Output The model produced a structured assessment that acted as a first line of review before a human reviewed it. This strengthened control and accelerated first-pass assurance on draft claims before they reached senior reviewers.

AI Intention / Tip This tool intended to help streamline workflows, helping human reviewers focus on validating the model’s assessment rather than starting from scratch.

 

Example 2: Reactive Comms

Opportunity Internal teams can have blind spots regarding how their narrative will be perceived by critical external audiences. The Google teams used AI simulation to stress-test your report through role-playing. This proactively identifies potential risks, like perceptions of greenwashing or data gaps, and ensures your disclosure is robust before publication.

Action and Tool Used Google’s sustainability teams uploaded a late stage draft report into Notebook LM and prompted the model to adopt the persona of a skeptical investigative journalist, explicitly asking it to hunt for perceived greenwashing, vague claims, or data gaps.

Output The tool generated a list of challenging questions and drafted evidence-based responses using only the source text.

AI Tip / Intention Expand your analysis by rotating the persona to represent other key stakeholders. For instance, you can prompt the AI to read as an ESG investor focused on financial risk, a customer focused on partnership opportunities, or an NGO focused on community impact.

This use case has to be my favourite point from Google’s report! A real demonstration of depth of thought.

 

Example 3: Customer Request

Opportunity For many organizations, responding to customer sustainability inquiries is slow and fragmented, with teams searching across multiple disclosure documents to find reliable answers. This creates operational inefficiency, and more importantly, increases the risk of inconsistent messaging, misinterpretation, or erosion of client trust. You can use AI to unify these disparate sources of truth into a single retrieval engine. This empowers teams to deliver accurate, consistent answers derived strictly from verified data.

Action and Tool In this vain, Google’s sustainability teams consolidated their public reports across environmental and social topics into a Notebook using Notebook LM to assist client-facing teams, who submitted inquiries they receive from customers.

Output The model responds with comprehensive answers with citations derived strictly from these verified documents.
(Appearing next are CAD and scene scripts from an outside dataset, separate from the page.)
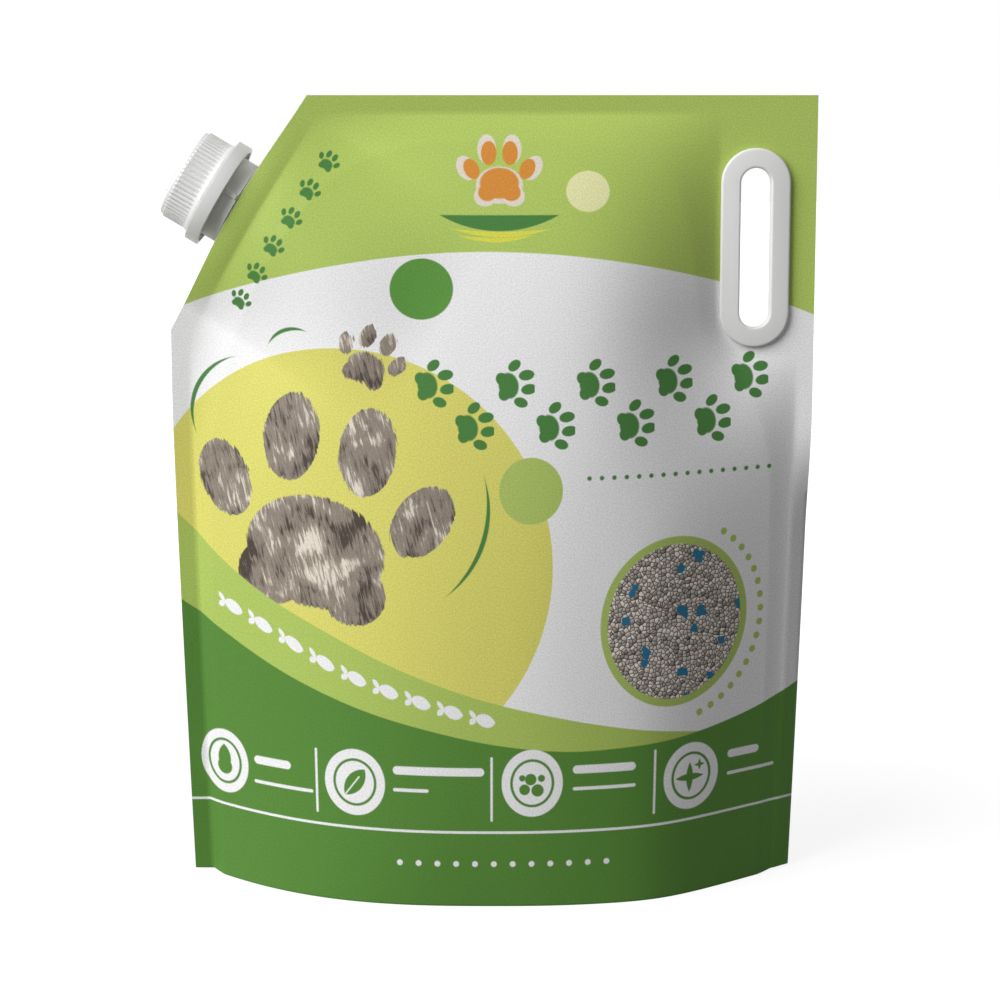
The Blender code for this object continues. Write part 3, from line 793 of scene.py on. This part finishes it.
def fieldBelow(u, v, points):
    above = addNode("Math", [v, boundaryHeight(u, points)], "SUBTRACT")
    return addNode("MapRange", [above, artwork["softEdge"], -artwork["softEdge"]])


def lineMask(v, middle, width):
    away = addNode("Math", [v, middle], "SUBTRACT")
    away = addNode("Math", [away], "ABSOLUTE")
    edge = artwork["lineEdge"]
    return addNode("MapRange", [away, width / 2 + edge, width / 2 - edge])


bigPaw = {
    "prints": (((75, 190), 74, -9), ((101, 268), 20, -24)), "ragged": 5,
    "hairMm": 1.5, "hairStretch": 7, "hairTurn": 14, "patchMm": 22.2222, "patchShare": 0.55,
    "coat": ((0.40, "furDark"), (0.475, "fur"), (0.53, "fur"), (0.60, "cream")),
}


def printFur(colour, place):
    # two large paw prints brushed in short hairs of grey, brown and cream
    hair = (2 * bigPaw["hairMm"], 2 * bigPaw["hairMm"] * bigPaw["hairStretch"])
    hairs = localPlace(place, (0, 0), hair, bigPaw["hairTurn"])
    wisps = {"Scale": 1, "Detail": 4, "Roughness": 0.6, "Distortion": 0.7}
    streak = addNode("TexNoise", {"Vector": hairs, **wisps})
    spread = {"Scale": 1 / bigPaw["patchMm"], "Detail": 2, "Distortion": 0.5}
    patch = addNode("TexNoise", {"Vector": place, **spread})
    tone = addNode("Mix", {0: bigPaw["patchShare"], 2: streak, 3: patch}, data_type="FLOAT")
    coat = addNode("ValToRGB", [tone])
    stops = coat.node.color_ramp.elements
    for spot, ink in bigPaw["coat"]:
        stops.new(spot).color = hexToLinear(inks[ink])
    stops.remove(stops[0])
    stops.remove(stops[-1])
    # the hairs fray the outlines
    fray = bigPaw["ragged"]
    ragged = addNode("CombineXYZ", [streak, streak])
    ragged = addNode("VectorMath", [ragged, (fray, fray, fray), place], "MULTIPLY_ADD")
    masks = [pawMask(ragged, shifted(spot, (fray / 2, fray / 2)), size, turn)
             for spot, size, turn in bigPaw["prints"]]
    return printInk(colour, coat, joined(masks))


# middle, length, width, turn and bow of each accent
strokes = (((22, 247), 44, 2.3, 62, 10), ((147, 184), 60, 2.3, 252, 9), ((60, 277), 21, 1.9, 20, 4))


def printStrokes(colour, place):
    accents = [leafMask(place, *stroke) for stroke in strokes]
    return printInk(colour, "motifGreen", joined(accents))


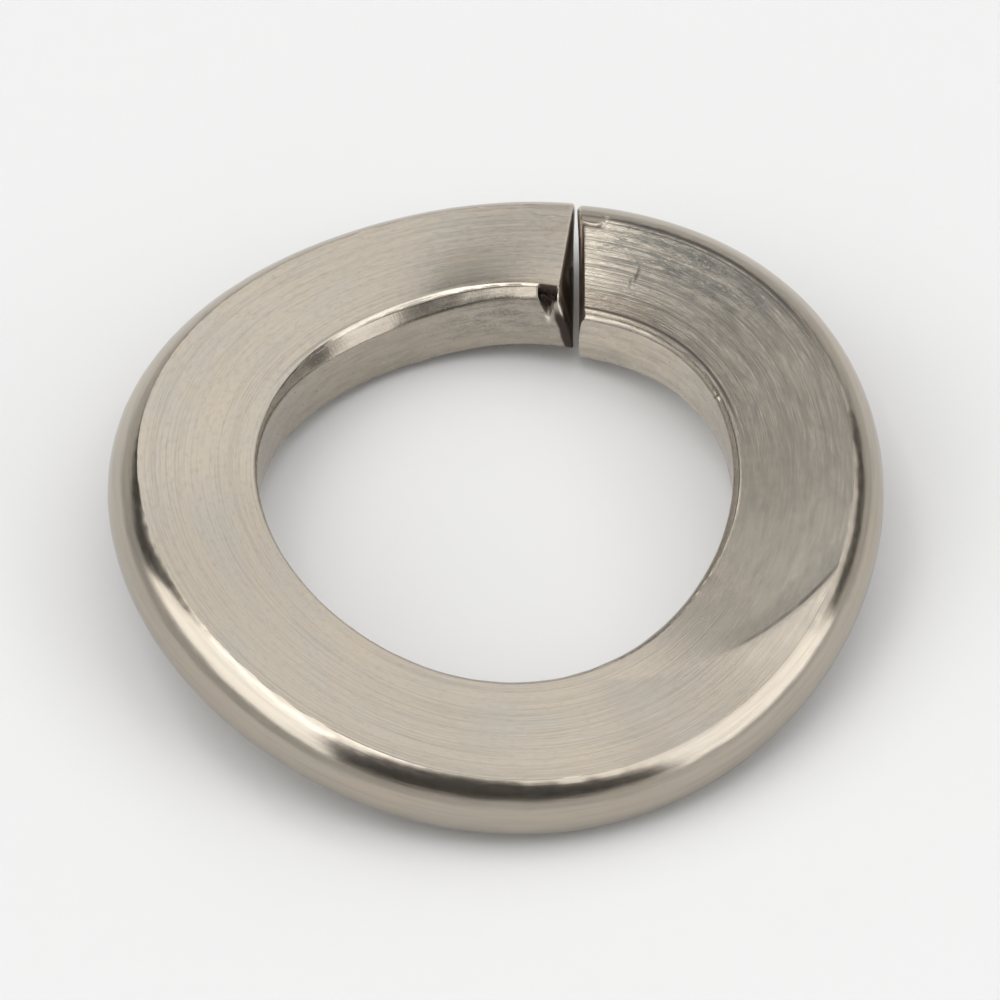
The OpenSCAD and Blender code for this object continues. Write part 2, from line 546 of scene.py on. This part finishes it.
def bar_mesh(sizes):
    """The whole bar as one closed mesh, with its zones as attributes."""
    section = bar_section(sizes)
    points, _ways, faces = section
    rings, skin = bar_skin(sizes, section)
    stations, count = skin.along.shape

    # The skin between stations, then a cap on each end
    i = np.arange(stations - 1)[:, None]
    j = np.arange(count)[None, :]
    k = (j + 1) % count
    sides = np.stack([i * count + j, i * count + k, (i + 1) * count + k, (i + 1) * count + j], -1)
    sides = sides.reshape(-1, 4)
    vertices = [rings.reshape(-1, 3)]
    strips = []
    fans = []
    start = stations * count
    for ring_index, last in ((0, False), (stations - 1, True)):
        previous = ring_index * count + np.arange(count)
        made, strip, fan = end_cap(rings[ring_index], previous, start, last)
        vertices.append(made)
        strips.append(strip)
        fans.append(fan)
        start += len(made)
    polygons = [tuple(face) for group in (sides, *strips, *fans) for face in group]
    mesh = bpy.data.meshes.new("washer_bar")
    mesh.from_pydata((np.concatenate(vertices) * MM).tolist(), [], polygons)
    mesh.polygons.foreach_set("use_smooth", [True] * len(polygons))

    perimeter = np.concatenate([[0], np.cumsum(np.linalg.norm(np.diff(points, axis=0), axis=1))])
    round_length = perimeter[-1] + np.linalg.norm(points[0] - points[-1])
    side_uv = np.stack([skin.along, np.broadcast_to(perimeter, skin.along.shape)], -1).reshape(-1, 2)
    cap_uv = np.concatenate([np.tile(points, (END_RINGS, 1)), [[0, 0]]]) + [CUT_PATTERN, 0]
    bar_uv = np.concatenate([side_uv, cap_uv, cap_uv])
    lay_pattern(mesh, bar_uv, sides.size, round_length)

    zones = {name: faces == name for name in ("band", "bore")}
    zones["top"] = (faces == "top") * (1 - patch_share(skin))
    zones["cut"] = np.zeros(1)
    zones.update(stains(skin))
    for name, share in zones.items():
        on_bar = np.broadcast_to(share, skin.along.shape).astype(np.float32).ravel()
        on_cuts = np.full(2 * len(cap_uv), name == "cut", np.float32)
        value = np.concatenate([on_bar, on_cuts])
        mesh.attributes.new(name, "FLOAT", "POINT").data.foreach_set("value", value)
    mesh.validate()
    return mesh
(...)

AI Tip / Intention Grounding the model in specific sources prevents hallucinations by restricting the AI to the provided text. You can apply this same technique to improve accuracy in benchmarking exercises, policy research, and more.

 

Example 4: Content Interaction

Opportunity Traditional sustainability reports are lengthy, technical, and difficult for many stakeholders to navigate, from investors and policymakers to customers and employees. This creates a risk that critical insights are overlooked or misunderstood, limiting the strategic value of reporting. By using AI to convert static disclosures into interactive, multimodal experiences, Google broadened accessibility, deepened engagement, and enabled stakeholders to explore complex topics in formats that better match how they consume information

Tool We used NotebookLM and Google’s experimental Learn About model.

Action and Tool Google’s sustainability team uploaded the full 2025 Environmental Report into these tools to create public-facing, interactive companions alongside the standard report PDF.

Output The models generated, podcast-style Audio Overviews for passive listening and deliver cited, conversational answers that helped users decode complex technical disclosures.

AI Tip / Intention NotebookLM parses plain text better than PDFs. Convert your report to a text file before uploading to improve accuracy.

 

Conclusion

In today’s complex ESG landscape, AI has become an indispensable tool for sustainability reporting. By enhancing data analytics, standardizing content generation, and enabling interactive stakeholder engagement, AI strengthens governance, accelerates reporting cycles, and improves disclosure reliability.

Google’s deployment examples illustrate how AI can move from concept to operational impact, supporting compliance, decision-useful insights, and risk mitigation.

For senior sustainability professionals, leveraging AI responsibly offers a strategic advantage: faster, more accurate sustainability reporting that meets investor, regulatory, and customer expectations. Embracing AI-driven reporting positions organizations to drive transparency, operational efficiency, and long-term performance in an increasingly accountable business environment.